Opinion / Columnist
Vultures encircle pension fund
12 Jun 2011 at 09:52hrs | Views
AN attempt by Finance Minister Mr Tendai Biti to "advise" the National Social Security Authority (NSSA) to bail out a technically insolvent bank has stirred a storm.
Is the Finance Minister playing "Greedy Minister" by deliberately targeting NSSA money, given that the authority collects millions of dollars every month from workers as pensions? Who exactly among the Government ministers is responsible for overseeing the affairs of the national pension scheme? Answers to this question will probably show that there is a struggle going on between the Minister of Labour and Social Welfare, Ms Paurina Mpariwa, and Mr Biti.
Analysts say it is either Ms Mpariwa has been elbowed out of her responsibilities or that the issue was discussed within the MDC-T structures and she was left with no choice but to succumb to Mr Biti, who is her superior in the party. But Ms Mpariwa is clearly not happy with Mr Biti's interference. She has since made it clear that NSSA funds must directly benefit workers, contradicting the position taken by Mr Biti.
In the midst of all that, tens of thousands of pensioners are watching the matter unfold, while they have to make do with low payouts which they view as peanuts. Questions are being asked as to why Mr Biti had the temerity to tell NSSA to invest in Renaissance Merchant Bank (RMB), which he recently described as "being run like a tuckshop".
Of all the institutions that offer investment opportunities in the country, why would Mr Biti want to "invest" pensioners' money in a tuckshop? While the NSSA Act is clear that the Minister of Public Service, Labour and Social Welfare is in charge of the authority, Mr Biti seems to have other ideas. He cites section 26 of the Insurance Act, which he says empowers him to regulate the insurance and pension industry, including NSSA.
Observers note that being a lawyer himself, Mr Biti seems to be dabbling in legal jargon to bamboozle the nation over a simple issue. Harare lawyer Mr Terrence Hussien said Mr Biti got it wrong when he declared that he had the powers to direct NSSA to put money where he wants. He said Mr Biti's directions to NSSA should be advisory and of a general nature.
"The Act says Mr Biti has the powers to give directions to NSSA, but on the Renaissance issue, for example, he abused his powers," Mr Hussein said.
"Mr Biti's directions should be of a general nature and not specific. He should also do everything in consultation with the NSSA board. He has the powers to give directions, but his powers are limited."
Section 26 of the Insurance Act being used by Mr Biti to interfere with NSSA says: "(1) Every insurer shall, in respect of the insurance business carried on by him in Zimbabwe, hold the insurance fund referred to in subsection (2) of section twenty nine in such prescribed securities and in such proportions of prescribed securities as may be specified by the Minister in terms of subsection (2).

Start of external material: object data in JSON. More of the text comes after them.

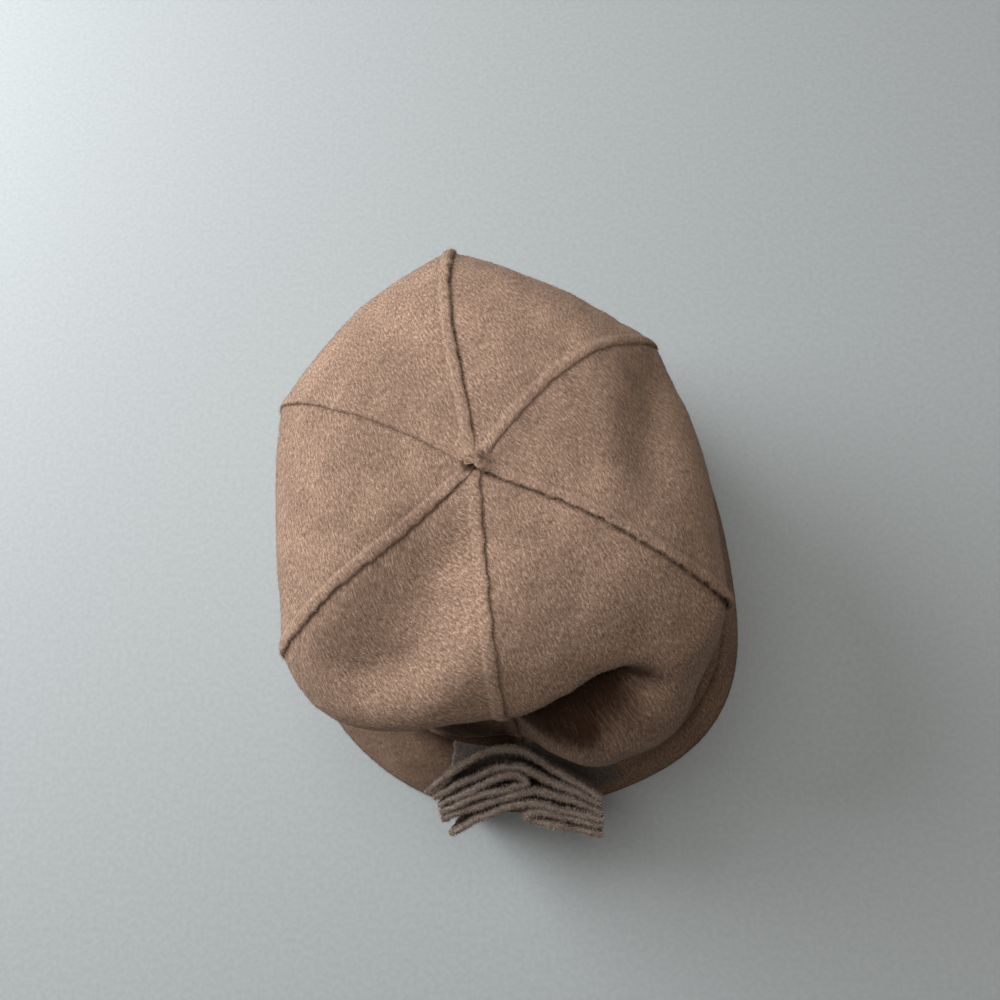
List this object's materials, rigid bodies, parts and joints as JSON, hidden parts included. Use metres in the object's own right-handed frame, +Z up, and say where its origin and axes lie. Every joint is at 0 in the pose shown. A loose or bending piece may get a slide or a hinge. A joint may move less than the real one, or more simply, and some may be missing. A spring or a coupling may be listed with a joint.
{
  "type": "church hat",
  "caption": "Soft felt cloche hat with a gored crown, a downturned brim and a bow of folded felt strips in front.",
  "frame": {"origin": "middle of the hat's outline, on the floor under the brim's edge", "axes": "+Z up, -Y to the front where the bow is, +X to the wearer's left"},
  "size_m": [0.2326, 0.2542, 0.1436],
  "materials": {
    "crown_felt": "brushed wool felt with a short nap",
    "brim_felt": "brushed wool felt with a short nap",
    "bow_felt": "wool felt with raw cut edges"
  },
  "bodies": {
    "root": {"gore_right": "crown_felt", "gore_back_right": "crown_felt", "gore_back_left": "crown_felt", "gore_left": "crown_felt", "gore_front_left": "crown_felt", "gore_front_right": "crown_felt", "brim": "brim_felt", "bow_backing": "bow_felt", "bow_strip_1": "bow_felt", "bow_strip_2": "bow_felt", "bow_strip_3": "bow_felt", "bow_strip_4": "bow_felt", "bow_loop_left": "bow_felt", "bow_loop_right": "bow_felt"}
  },
  "joints": []
}
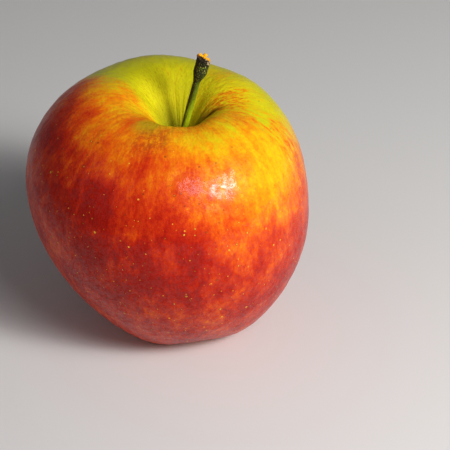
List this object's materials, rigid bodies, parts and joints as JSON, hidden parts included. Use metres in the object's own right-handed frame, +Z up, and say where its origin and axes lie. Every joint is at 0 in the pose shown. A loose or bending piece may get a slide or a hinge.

"(1A) An insurer who contravenes subsection (1) shall be guilty of an offence and liable to a fine not exceeding level five or to imprisonment for a period not exceeding three months or to both such fine and such imprisonment.
"(2) The Minister shall, for purposes of this section, specify from time to time the prescribed securities and the proportions of the insurance funds which shall be held in prescribed securities so specified."
But some legal experts say Mr Biti went overboard in his interpretation of the section. They say it is clear from laws governing NSSA that the Minister of Labour and Social Welfare is responsible for the national pension scheme. They accuse Mr Biti of attempting to usurp Ms Mpariwa's powers that are vested in her by the National Social Security Authority Act.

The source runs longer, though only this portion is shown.